Riesling alsacien et choucroute au poisson

Pour la choucroute au poisson, ma première fois, c’était à Riquewihr; à l’hôtel du Sarment d’Or, reconnu alors pour sa bonne table. Je crois qu’elle est toujours réputée aujourd’hui.

C’était en plein mois de juillet et le soleil nous frappait sur le crâne du haut de ses 36°C. Bref, le soir, après une bière suivi d’un Riesling de circonstance, on aspirait à manger aussi frais que cet agréable vin blanc. Ce qui fut le cas jusqu’au moment où le chef nous annonça (nous étions en demi-pension) : « Ce soir je vous propose un menu typiquement alsacien, une tarte à l’oignon suivi d’une choucroute (déjà l’annonce de la tarte nous a coupé un instant la respiration déjà difficile en cette soirée de canicule, mais le mot choucroute nous a fait vaciller) … de poisson, et je vous rassure, c’est très léger et agréablement parfumé ».

OK pour la découverte, fallait tenter le coup et nous n’avons pas été déçus. Contrairement aux recettes de choucroutes au poisson qu’on trouve dans les livres ou sur le net, pas de crème fraîche, ni de beurre, mais juste un jus pour humecter les chairs maritimes qui trônaient avec élégance sur l’écume de chou. Ça avait de la gueule, ça sentait bon, et cela n’était pas un caprice de chef, celui de l’Auberge de l’Ill l’avait déjà remise au goût du jour. La choucroute au poisson n’était pas une nouveauté, mais un retour probable aux origines de cette préparation introduite en Alsace vers le milieu du cinquième siècle, apportée par les hordes barbares de Chine où le procédé fût inventé. Les premiers écrits qui en parlent remontent toutefois au 15es. Certains auteurs supposent que la garniture première était faite de poissons… Le saura-t-on jamais…
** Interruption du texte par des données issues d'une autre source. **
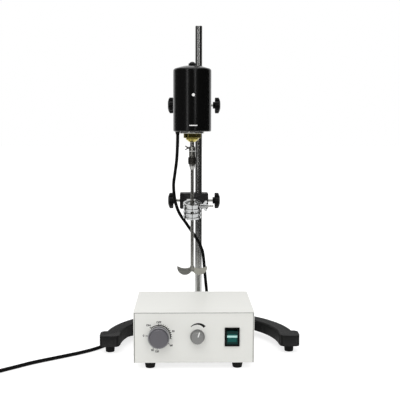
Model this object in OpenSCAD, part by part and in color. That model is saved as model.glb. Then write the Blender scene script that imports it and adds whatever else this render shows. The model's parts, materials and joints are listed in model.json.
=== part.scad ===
// Overhead stirrer for the laboratory bench.
// A motor hangs on a horseshoe stand and turns a paddle shaft, a flask clamp
// steadies the shaft, and a separate control box feeds the motor.
// Millimetres. Z up, table at z = 0, X to the right, Y away from the viewer.
// The stand is symmetric about X = 0 and the pole stands on that line.

/* [Base] */
// Radius of the horseshoe, to the middle of its arm
arc_r = 161; // [150:1:200]
// Width of the horseshoe arm
arm_w = 30; // [24:1:36]
// Height of the horseshoe arm and its pads
arm_h = 20; // [16:1:24]
// Distance of the pole inside the middle line of the arc
hub_inset = 12.5; // [8:0.5:16]
// Diameter of the hub round the pole
hub_d = 56; // [48:1:64]
// Height of the hub
hub_h = 34; // [28:1:44]
// Side of the square pad at each arm end
pad_w = 36; // [32:1:42]
// How far each pad sits outside the arm
pad_step = 4; // [2:0.5:6]
// How far the pads stand behind the arc's centre line
pad_back = 6; // [0:1:10]
// Height of the rubber feet of the stand
foot_h = 13; // [8:0.5:18]
// Diameter of a rubber foot at the top
foot_d = 18; // [14:0.5:22]
// Diameter of the thread at the pole's lower end
rod_thread_d = 12; // [10:0.5:12.5]

/* [Pole] */
// Diameter of the pole
rod_d = 14; // [13:0.5:16]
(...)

OK, l’assiette du Sarment était plus jolie

Avec un Riesling, ça le fait!

Un paquet de choucroute, un morceau de cabillaud, un autre de haddock pour la note fumée, un oignon et puis je vous renvoie aux recettes bien expliquées sur le net, faites-en une synthèse pour vous concocter une choucroute à votre goût.

Pas de crème, mais un peu de lait pour dessaler le haddock. Rincer aussi la choucroute qui est toujours trop acide.

Mais l’important, c’est le vin.

J’ai choisi un Riesling Steinklotz bien sec – moi, ça m’énerve quand on s’attend à de l’acidité et qu’une dizaine de grammes de sucres résiduels vient tout gâcher. Celui d’Arthur Metz.

Le Steinklotz est un grand cru en coteau (calcaire) à forte pente, au-dessus de Marlenheim; il se situe à une altitude de 200 à 300 m, exposé au sud-sud-est.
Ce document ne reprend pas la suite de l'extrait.